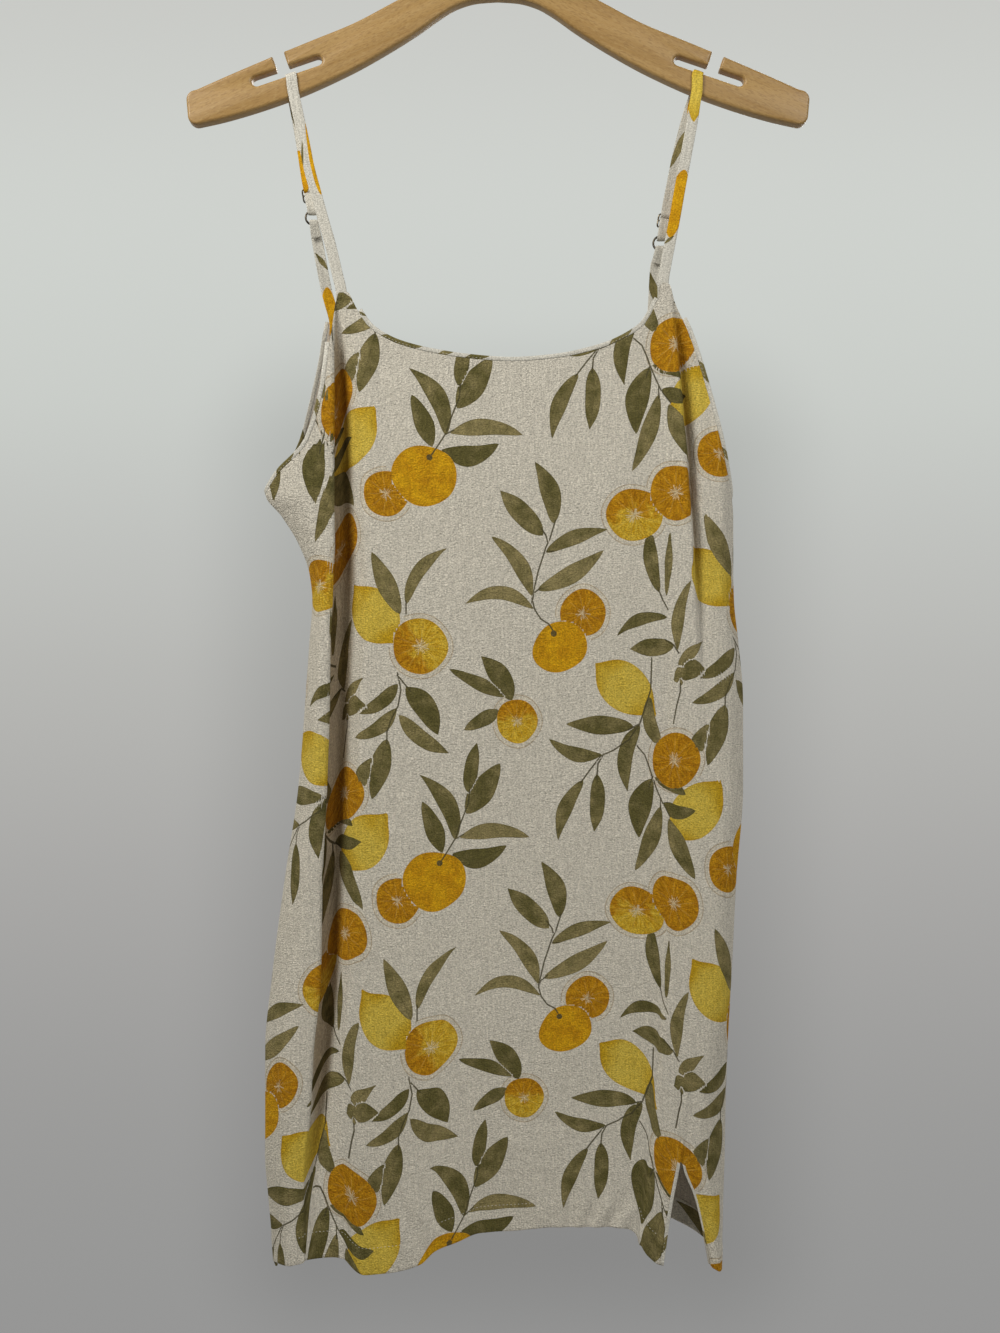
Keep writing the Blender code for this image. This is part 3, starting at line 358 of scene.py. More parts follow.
# Leaves: foot right and down, tip right and down, half width, bow, shade.
LEAVES = (
    (-124.0, 37.0, -99.0, 30.0, 9.0, 5.0, 0.45), (-46.6, 136.0, -60.5, 98.1, 7.9, -0.7, 0.2),
    (-36.4, 127.4, -62.1, 78.8, 7.9, -7.9, 0.35), (-25.7, 93.8, -19.1, 55.9, 6.4, 1.4, 0.3),
    (-28.1, 108.1, -2.5, 70.9, 10.4, 0.0, 0.35),
    (-33.5, 126.0, 18.4, 127.4, 7.1, 5.0, 0.7), (-40.3, 138.8, 1.2, 133.8, 8.9, -6.4, 0.1),
    (39.6, 191.0, 26.6, 146.7, 8.2, -4.3, 0.4), (31.5, 199.6, 1.2, 167.4, 8.9, 0.0, 0.45),
    (33.5, 211.8, 78.3, 195.3, 6.1, 2.9, 0.5), (27.3, 238.9, 75.3, 210.3, 7.5, -2.9, 0.75),
    (22.9, 243.2, -5.9, 200.3, 6.8, -5.7, 0.65), (24.2, 252.5, -25.7, 249.0, 6.1, -10.0, 0.75),
    (-73.0, 256.1, -92.6, 211.1, 8.2, 0.0, 0.6), (-68.5, 249.0, -37.8, 208.9, 5.7, 6.4, 0.6),
    (-76.0, 306.2, -105.2, 327.6, 6.1, 2.9, 0.3), (-77.2, 323.3, -110.2, 344.8, 6.1, 4.3, 0.5),
    (-70.2, 308.3, -47.7, 342.6, 10.0, 3.6, 0.2), (-75.9, 328.3, -39.9, 355.5, 7.1, -3.6, 0.6),
    (-85.2, 345.5, -97.7, 388.7, 8.9, 0.0, 0.4), (-95.9, 358.4, -118.5, 394.0, 6.8, 0.0, 0.45),
    (7.1, 317.6, -14.9, 286.1, 8.9, -2.9, 0.25), (3.5, 315.5, -38.5, 295.4, 5.7, 0.0, 0.3),
    (-1.8, 324.8, -28.5, 339.0, 6.1, 0.0, 0.3), (96.2, 336.3, 46.4, 334.8, 7.9, 0.0, 0.4),
    (72.6, 356.9, 33.7, 345.5, 6.1, 5.0, 0.4), (100.6, 334.3, 91.5, 383.4, 6.8, -6.4, 0.3),
    (68.8, 370.5, 66.1, 415.5, 6.8, 1.4, 0.35), (58.4, 374.8, 39.3, 422.0, 6.4, -4.3, 0.4),
    (108.1, 313.5, 120.4, 351.2, 6.1, -5.7, 0.5), (109.3, 371.1, 99.5, 418.8, 9.7, -4.3, 0.2),
    (115.9, 391.0, 96.3, 445.5, 6.8, 2.1, 0.5), (111.5, 370.0, 137.3, 380.0, 6.1, 2.1, 0.3),
    (118.1, 387.6, 144.7, 391.3, 6.4, -3.6, 0.2), (123.2, 398.4, 144.0, 440.8, 7.9, -1.4, 0.45),
    (114.9, 238.9, 109.3, 190.6, 6.1, 2.9, 0.35), (120.7, 241.4, 123.6, 196.5, 3.2, 0.0, 0.55),
    (121.3, 256.0, 84.2, 271.8, 5.0, -5.0, 0.3), (126.4, 275.4, 93.6, 280.9, 7.5, 0.0, 0.4),
    (129.3, 278.8, 138.7, 230.0, 5.4, 4.3, 0.6), (132.2, 303.9, 150.4, 272.5, 5.4, 6.4, 0.7),
)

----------

* _Aim_: Write the entire listing out again, word for word.

* _Answer for this exercise_:
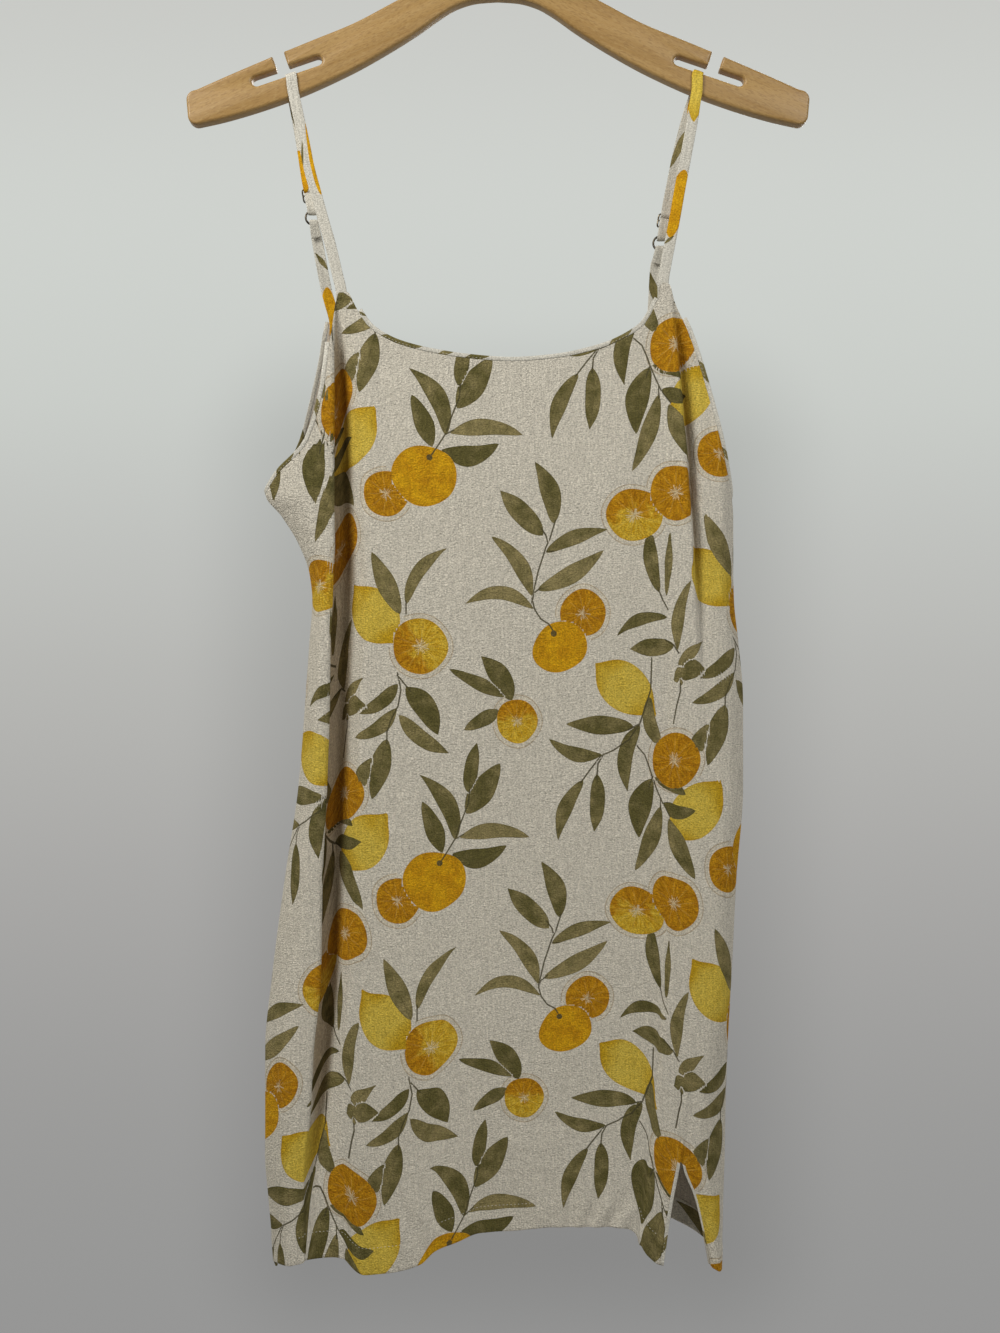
Keep writing the Blender code for this image. This is part 3, starting at line 358 of scene.py. More parts follow.
# Leaves: foot right and down, tip right and down, half width, bow, shade.
LEAVES = (
    (-124.0, 37.0, -99.0, 30.0, 9.0, 5.0, 0.45), (-46.6, 136.0, -60.5, 98.1, 7.9, -0.7, 0.2),
    (-36.4, 127.4, -62.1, 78.8, 7.9, -7.9, 0.35), (-25.7, 93.8, -19.1, 55.9, 6.4, 1.4, 0.3),
    (-28.1, 108.1, -2.5, 70.9, 10.4, 0.0, 0.35),
    (-33.5, 126.0, 18.4, 127.4, 7.1, 5.0, 0.7), (-40.3, 138.8, 1.2, 133.8, 8.9, -6.4, 0.1),
    (39.6, 191.0, 26.6, 146.7, 8.2, -4.3, 0.4), (31.5, 199.6, 1.2, 167.4, 8.9, 0.0, 0.45),
    (33.5, 211.8, 78.3, 195.3, 6.1, 2.9, 0.5), (27.3, 238.9, 75.3, 210.3, 7.5, -2.9, 0.75),
    (22.9, 243.2, -5.9, 200.3, 6.8, -5.7, 0.65), (24.2, 252.5, -25.7, 249.0, 6.1, -10.0, 0.75),
    (-73.0, 256.1, -92.6, 211.1, 8.2, 0.0, 0.6), (-68.5, 249.0, -37.8, 208.9, 5.7, 6.4, 0.6),
    (-76.0, 306.2, -105.2, 327.6, 6.1, 2.9, 0.3), (-77.2, 323.3, -110.2, 344.8, 6.1, 4.3, 0.5),
    (-70.2, 308.3, -47.7, 342.6, 10.0, 3.6, 0.2), (-75.9, 328.3, -39.9, 355.5, 7.1, -3.6, 0.6),
    (-85.2, 345.5, -97.7, 388.7, 8.9, 0.0, 0.4), (-95.9, 358.4, -118.5, 394.0, 6.8, 0.0, 0.45),
    (7.1, 317.6, -14.9, 286.1, 8.9, -2.9, 0.25), (3.5, 315.5, -38.5, 295.4, 5.7, 0.0, 0.3),
    (-1.8, 324.8, -28.5, 339.0, 6.1, 0.0, 0.3), (96.2, 336.3, 46.4, 334.8, 7.9, 0.0, 0.4),
    (72.6, 356.9, 33.7, 345.5, 6.1, 5.0, 0.4), (100.6, 334.3, 91.5, 383.4, 6.8, -6.4, 0.3),
    (68.8, 370.5, 66.1, 415.5, 6.8, 1.4, 0.35), (58.4, 374.8, 39.3, 422.0, 6.4, -4.3, 0.4),
    (108.1, 313.5, 120.4, 351.2, 6.1, -5.7, 0.5), (109.3, 371.1, 99.5, 418.8, 9.7, -4.3, 0.2),
    (115.9, 391.0, 96.3, 445.5, 6.8, 2.1, 0.5), (111.5, 370.0, 137.3, 380.0, 6.1, 2.1, 0.3),
    (118.1, 387.6, 144.7, 391.3, 6.4, -3.6, 0.2), (123.2, 398.4, 144.0, 440.8, 7.9, -1.4, 0.45),
    (114.9, 238.9, 109.3, 190.6, 6.1, 2.9, 0.35), (120.7, 241.4, 123.6, 196.5, 3.2, 0.0, 0.55),
    (121.3, 256.0, 84.2, 271.8, 5.0, -5.0, 0.3), (126.4, 275.4, 93.6, 280.9, 7.5, 0.0, 0.4),
    (129.3, 278.8, 138.7, 230.0, 5.4, 4.3, 0.6), (132.2, 303.9, 150.4, 272.5, 5.4, 6.4, 0.7),
)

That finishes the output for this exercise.